On this morning, the soldiers practiced loading and unloading the casket from a horse-drawn caisson, the 21-gun salute and folding the flag into a tight triangle for Gabe’s parents. They checked their uniforms one last time in a storage-shed window before the funeral began at precisely 2 p.m.

Two black Percherons pulled the caisson slowly up to the top of the hill as Gabe’s fellow soldiers walked alongside. Behind it was a quarter horse, its saddle empty except for cavalry boots inserted backward in the stirrups. Bob and Donna followed in a limousine.

The funeral cortège halted at “Commitment Shelter C,” a small structure with just enough room for Gabe’s immediate family, the pallbearers and an Army chaplain.

The chaplain praised Gabe as a soldier who had served his nation “faithfully and well.” A general with a dozen hash marks on his sleeve, indicating six years in combat zones, handed the folded flag from the casket to Bob and whispered thanks “on behalf of a grateful nation.”

Bob found solace not in the war’s aims or military ceremony, but in Gabe’s last moments.
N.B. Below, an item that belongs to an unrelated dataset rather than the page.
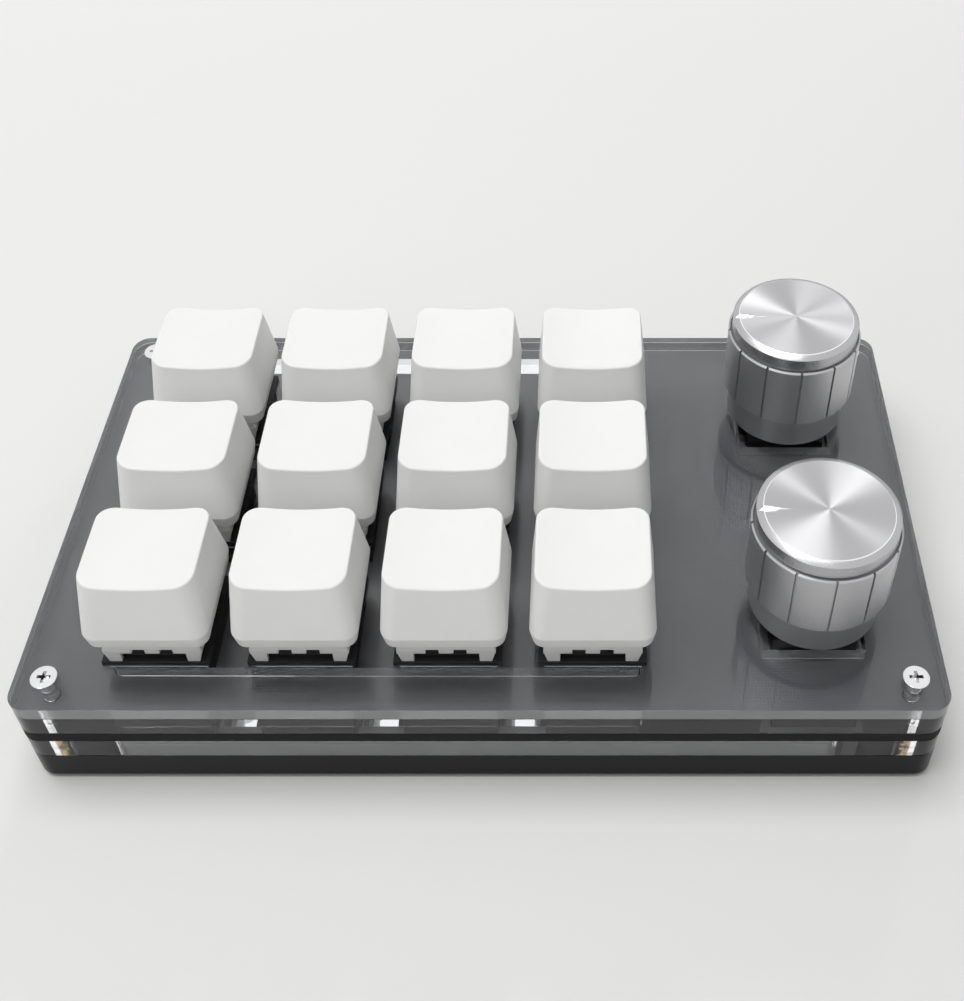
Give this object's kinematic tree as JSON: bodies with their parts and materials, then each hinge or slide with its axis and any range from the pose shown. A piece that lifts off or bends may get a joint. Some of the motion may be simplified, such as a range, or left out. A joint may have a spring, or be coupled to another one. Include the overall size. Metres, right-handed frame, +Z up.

Many of the soldiers Gabe fought with that day were still in Afghanistan, and Bob’s knowledge of the firefight was still somewhat sketchy. But this much he knew: Gabe put himself at risk in those final minutes so that the Afghan and American soldiers fighting alongside him might live.

“In that moment when he decided not to put down the machine gun and seek cover, he was fighting for them,” Bob said. “I’m good with that. That’s a noble thing to do.”